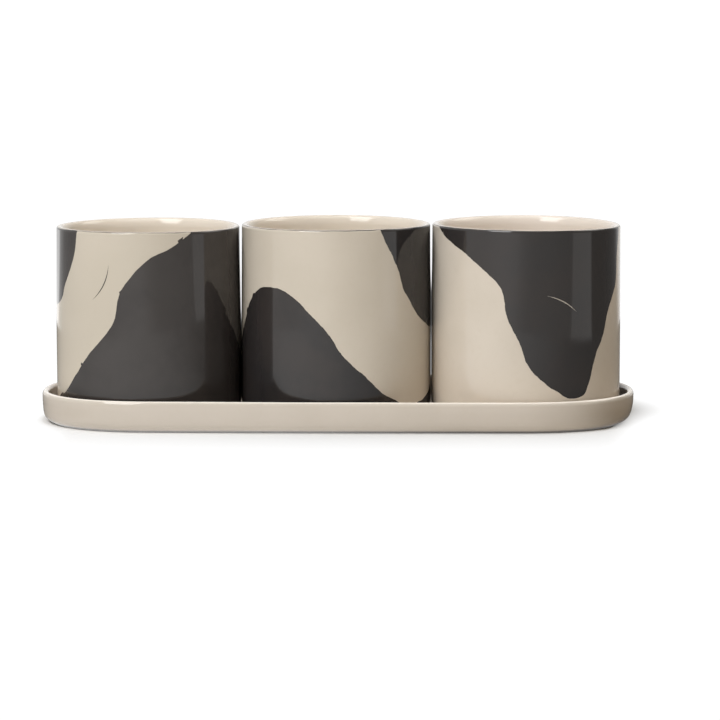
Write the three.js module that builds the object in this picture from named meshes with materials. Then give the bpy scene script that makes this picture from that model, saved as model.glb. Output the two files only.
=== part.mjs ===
// Three slip-cast cylinder plant pots standing in a row on one long oval drip tray.
// Millimetres, +Z up. Origin: centre of the tray's footprint, on the surface that it stands on.
// +X runs along the row to the right, +Y away from the front.
//
// Four separate castings: the tray and three loose pots. Each pot is a thick-walled cylinder with a
// very slight barrel, a full-round lip, a recessed base with a foot ring, and a round drain hole.
// The tray is a shallow dish: flat floor, soft inner corner, upstand with a full-round lip, foot ring.

import * as THREE from 'three';

// ---------------------------------------------------------------- driving dimensions (mm)
const POT = {
  wall: 5.0,            // wall thickness below the lip
  barrelHeight: 65,     // the narrowing starts this far under the rim
  base: 6.0,            // thickness of the base between recess and inside floor
  recess: 2.0,          // depth of the recess under the base
  footInner: 43.0,      // inner radius of the foot ring's flat
  footOuterInset: 6.4,  // from the belly's radius to the foot ring's flat
  drainR: 6.0,          // radius of the drain hole
  segments: 48,
};
const POTS = [
  // name, belly radius, how much smaller the rim's radius is, centre x, overall height from its own foot
  { name: 'pot_left', R: 58.5, barrel: 0.65, x: -119.7, H: 118.5, color: 0xcabfaa },
  { name: 'pot_middle', R: 60.0, barrel: 0.5, x: -0.9, H: 120.0, color: 0xcdc2ad },
  { name: 'pot_right', R: 59.7, barrel: 0.4, x: 119.0, H: 119.9, color: 0xcdc2ad },
];
const TRAY = {
  halfLength: 187.4,    // over the widest line, just under the lip
  halfDepth: 67.6,      // at the middle of the long sides
  capLength: 74.2,      // length of each rounded end
  capPower: 2.24,       // superellipse exponent of the ends (2 = ellipse)
  bow: 1.78,            // how far the long sides bulge at the middle
  height: 19.6,
  floorTop: 4.6,
  recess: 0.8,          // depth of the recess under the floor, inside the foot ring
  capSegments: 18,      // per quarter of the outline
  sideSegments: 4,      // per half of a long side
};
const REST_GAP = 0.3;   // pot foot above the tray's floor

// ---------------------------------------------------------------- pots
// Closed profile (radius, height above the foot), running outwards underneath, up the outside,
// over the lip, down the inside and back through the drain hole.
function potProfile(R, H, barrel) {
  const Rr = R - barrel;                     // radius at the rim
  const Ri = Rr - POT.wall;                  // inside radius at the rim
  const floor = POT.recess + POT.base;
  const foot = R - POT.footOuterInset;
  const at = (h) => R - barrel * Math.min(1, Math.max(0, (h - (H - POT.barrelHeight)) / POT.barrelHeight));
  return [
    [POT.drainR, POT.recess],
    [POT.footInner - 2.0, POT.recess],
    [POT.footInner, 0],
    [foot, 0],
    [R - 3.6, 0.7],
    [R - 1.6, 2.4],
    [R - 0.5, 5.2],
    [R - 0.05, 11],
    [R, 40],
    [at(H - 40), H - 40],
    [at(H - 18), H - 18],
    [Rr - 0.04, H - 3.4],
    [Rr - 0.45, H - 0.9],
    [Rr - 1.5, H],
    [Rr - 3.5, H - 1.3],
    [Ri - 0.1, H - 4.2],
    [Ri + 0.15, H - 18],
    [Ri + 0.5, 46],
    [R - POT.wall - 0.35, floor + 5.5],
    [R - POT.wall - 1.0, floor + 2.8],
    [R - POT.wall - 2.5, floor + 0.9],
    [R - POT.wall - 4.8, floor],
    [POT.drainR, floor],
    [POT.drainR, POT.recess],
  ].map(([x, y]) => new THREE.Vector2(x, y));
}

function pot({ name, R, barrel, x, H, color }) {
  const g = new THREE.LatheGeometry(potProfile(R, H, barrel), POT.segments);
  g.rotateX(Math.PI / 2);                    // the lathe's own axis is Y; stand it up along Z
  const m = new THREE.Mesh(g, new THREE.MeshStandardMaterial({ color, roughness: 0.12, metalness: 0 }));
  m.name = name;
  m.position.set(x, 0, TRAY.floorTop + REST_GAP);
  return m;
}

// ---------------------------------------------------------------- tray
// Outline of the widest line, as points with their outward normals, starting at +X and running
// anticlockwise seen from above. The ends are superellipse quarters, the long sides bow out a little.
function trayOutline() {
  const { halfLength: A, halfDepth: W, capLength: E, capPower: n, bow } = TRAY;
  const side = (x) => (W - bow) + bow * (1 - (x / A) ** 2);
  const quarter = [];
  for (let i = 0; i <= TRAY.capSegments; i++) {
    const t = (i / TRAY.capSegments) * (Math.PI / 2);
    const c = Math.max(0, Math.cos(t)), s = Math.max(0, Math.sin(t));
    const x = (A - E) + E * c ** (2 / n);
    const y = i === 0 ? 0 : (side(x) * s ** (2 / n));
    quarter.push([x, y]);
  }
  for (let i = 1; i <= TRAY.sideSegments; i++) {
    const x = (A - E) * (1 - i / TRAY.sideSegments);
    quarter.push([x, side(x)]);
  }
  const q = quarter.slice(0, -1);            // without the middle of the long side
  const mid = quarter[quarter.length - 1];
  const pts = [
    ...q,
    mid,
    ...q.slice(1).reverse().map(([x, y]) => [-x, y]),
    ...q.map(([x, y]) => [-x, -y]),
    [mid[0], -mid[1]],
    ...q.slice(1).reverse().map(([x, y]) => [x, -y]),
  ];
  const N = pts.length;
  return pts.map(([x, y], i) => {
    const [ax, ay] = pts[(i + N - 1) % N], [bx, by] = pts[(i + 1) % N];
    let nx = by - ay, ny = -(bx - ax);
    const l = Math.hypot(nx, ny);
    return { x, y, nx: nx / l, ny: ny / l };
  });
}

// Profile of the tray as (inset from the widest line, height); null inset is the centre of the dish.
function trayProfile() {
  const h = TRAY.height, f = TRAY.floorTop, r = TRAY.recess;
  return [
    [null, r],
    [13.4, r],
    [12.2, 0],
    [7.1, 0],
    [5.9, 0.58],
    [4.6, 1.24],
    [3.35, 2.1],
    [2.3, 3.15],
    [1.5, 4.6],
    [0.92, 6.6],
    [0.42, 9.6],
    [0.05, 13.4],
    [0.0, 16.0],
    [0.35, 18.3],
    [2.2, h],
    [3.9, 18.9],
    [4.6, 17.1],
    [4.9, 10.6],
    [5.6, 7.2],
    [7.4, 5.2],
    [10.4, f],
    [null, f],
  ];
}

// The wall was drawn a little askew as it dried: its lower part sits slightly to the left.
const skew = (z) => -0.9 * Math.max(0, 1 - z / 12) ** 1.2;

// The dish is a lathe whose rings are carried out from a circle to offsets of the oval outline.
function tray() {
  const outline = trayOutline();
  const N = outline.length;
  const profile = trayProfile();
  const reach = 30;                          // radius of the plain lathe that is carried out
  const lathe = new THREE.LatheGeometry(
    profile.map(([inset, z]) => new THREE.Vector2(inset === null ? 0 : reach - inset, z)), N);
  const P = lathe.attributes.position;
  const rows = profile.length;
  for (let i = 0; i <= N; i++) {
    const o = outline[i % N];
    for (let j = 0; j < rows; j++) {
      const [inset, z] = profile[j];
      const k = i * rows + j;
      if (inset === null) P.setXYZ(k, 0, 0, z);
      else P.setXYZ(k, o.x - inset * o.nx + (inset < 30 ? skew(z) : 0), o.y - inset * o.ny, z);
    }
  }
  lathe.computeVertexNormals();
  const m = new THREE.Mesh(lathe, new THREE.MeshStandardMaterial({ color: 0xcfc3ad, roughness: 0.12, metalness: 0 }));
  m.name = 'tray';
  return m;
}

// ---------------------------------------------------------------- assembly
const group = new THREE.Group();
group.add(tray());
for (const p of POTS) group.add(pot(p));

export default group;
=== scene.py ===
import math

import bpy
import numpy as np
from mathutils import Matrix, Vector


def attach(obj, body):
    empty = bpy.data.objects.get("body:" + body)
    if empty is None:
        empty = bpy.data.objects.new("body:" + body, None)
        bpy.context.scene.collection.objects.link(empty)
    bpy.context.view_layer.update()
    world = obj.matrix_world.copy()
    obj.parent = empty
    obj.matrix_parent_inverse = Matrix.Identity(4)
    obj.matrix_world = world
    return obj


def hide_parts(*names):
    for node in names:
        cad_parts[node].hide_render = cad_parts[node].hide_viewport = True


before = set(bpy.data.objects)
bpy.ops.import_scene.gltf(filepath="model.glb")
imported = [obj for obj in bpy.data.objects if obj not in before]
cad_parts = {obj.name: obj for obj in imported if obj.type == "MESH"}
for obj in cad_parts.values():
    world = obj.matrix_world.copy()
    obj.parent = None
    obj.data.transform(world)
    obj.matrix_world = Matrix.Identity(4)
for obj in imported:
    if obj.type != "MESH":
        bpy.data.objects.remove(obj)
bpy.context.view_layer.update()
MM = 0.001

# =============================================================================== camera
# Low, slightly to the right of the middle, long lens.
def add_camera():
    yaw, pitch, roll = -0.019900, -0.126599, -0.001018
    f = Vector((math.sin(yaw) * math.cos(pitch), math.cos(yaw) * math.cos(pitch), math.sin(pitch)))
    r = Vector((math.cos(yaw), -math.sin(yaw), 0.0))
    u = r.cross(f)
    r2 = math.cos(roll) * r + math.sin(roll) * u
    u2 = -math.sin(roll) * r + math.cos(roll) * u
    cam = bpy.data.cameras.new("camera")
    cam.sensor_width = 36.0
    cam.lens = 36.0 * 3151.2 / 720.0
    cam.clip_start, cam.clip_end = 0.05, 60.0
    ob = bpy.data.objects.new("camera", cam)
    bpy.context.scene.collection.objects.link(ob)
    loc = Vector((0.05364, -1.98360, 0.29007))
    ob.matrix_world = Matrix((
        (r2.x, u2.x, -f.x, loc.x),
        (r2.y, u2.y, -f.y, loc.y),
        (r2.z, u2.z, -f.z, loc.z),
        (0, 0, 0, 1)))
    bpy.context.scene.camera = ob


add_camera()

# =============================================================================== node helpers
class Sock:
    """A socket with arithmetic, so that formulas read as formulas."""
    def __init__(self, tree, s):
        self.t, self.s = tree, s

    def _m(self, op, *others, clamp=False):
        n = self.t.nodes.new("ShaderNodeMath")
        n.operation = op
        n.use_clamp = clamp
        for i, o in enumerate((self,) + others):
            put(self.t, o, n.inputs[i])
        return Sock(self.t, n.outputs[0])

    def __add__(self, o): return self._m("ADD", o)
    def __radd__(self, o): return self._m("ADD", o)
    def __sub__(self, o): return self._m("SUBTRACT", o)
    def __rsub__(self, o): return num(self.t, o)._m("SUBTRACT", self)
    def __mul__(self, o): return self._m("MULTIPLY", o)
    def __rmul__(self, o): return self._m("MULTIPLY", o)
    def __truediv__(self, o): return self._m("DIVIDE", o)
    def __neg__(self): return self._m("MULTIPLY", -1.0)
    def gt(self, o): return self._m("GREATER_THAN", o)
    def lt(self, o): return self._m("LESS_THAN", o)
    def sin(self): return self._m("SINE")
    def cos(self): return self._m("COSINE")
    def abs(self): return self._m("ABSOLUTE")
    def sqrt(self): return self._m("SQRT")
    def max(self, o): return self._m("MAXIMUM", o)
    def min(self, o): return self._m("MINIMUM", o)
    def pow(self, o): return self._m("POWER", o)
    def clamp(self): return self._m("ADD", 0.0, clamp=True)
    def atan2(self, o): return self._m("ARCTAN2", o)

    def ramp(self, lo, hi, a=0.0, b=1.0, smooth=True):
        """Maps lo..hi to a..b, clamped."""
        n = self.t.nodes.new("ShaderNodeMapRange")
        n.interpolation_type = "SMOOTHSTEP" if smooth else "LINEAR"
        n.clamp = True
        put(self.t, self, n.inputs[0])
        for k, v in zip((1, 2, 3, 4), (lo, hi, a, b)):
            put(self.t, v, n.inputs[k])
        return Sock(self.t, n.outputs[0])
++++
* _Given exercise_
Repeat the material word for word from its opening line up to and including the line containing "import * as THREE from 'three';".

* _Correct answer_
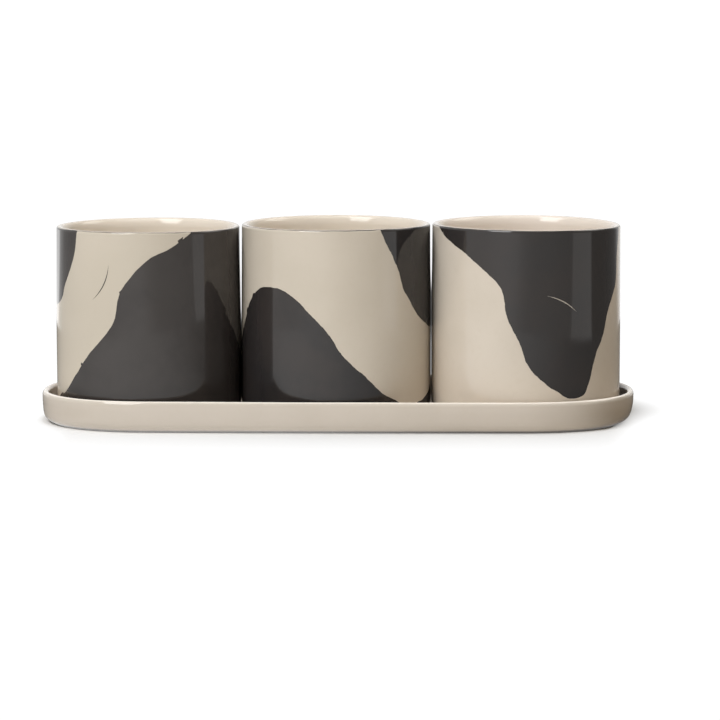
Write the three.js module that builds the object in this picture from named meshes with materials. Then give the bpy scene script that makes this picture from that model, saved as model.glb. Output the two files only.
=== part.mjs ===
// Three slip-cast cylinder plant pots standing in a row on one long oval drip tray.
// Millimetres, +Z up. Origin: centre of the tray's footprint, on the surface that it stands on.
// +X runs along the row to the right, +Y away from the front.
//
// Four separate castings: the tray and three loose pots. Each pot is a thick-walled cylinder with a
// very slight barrel, a full-round lip, a recessed base with a foot ring, and a round drain hole.
// The tray is a shallow dish: flat floor, soft inner corner, upstand with a full-round lip, foot ring.

import * as THREE from 'three';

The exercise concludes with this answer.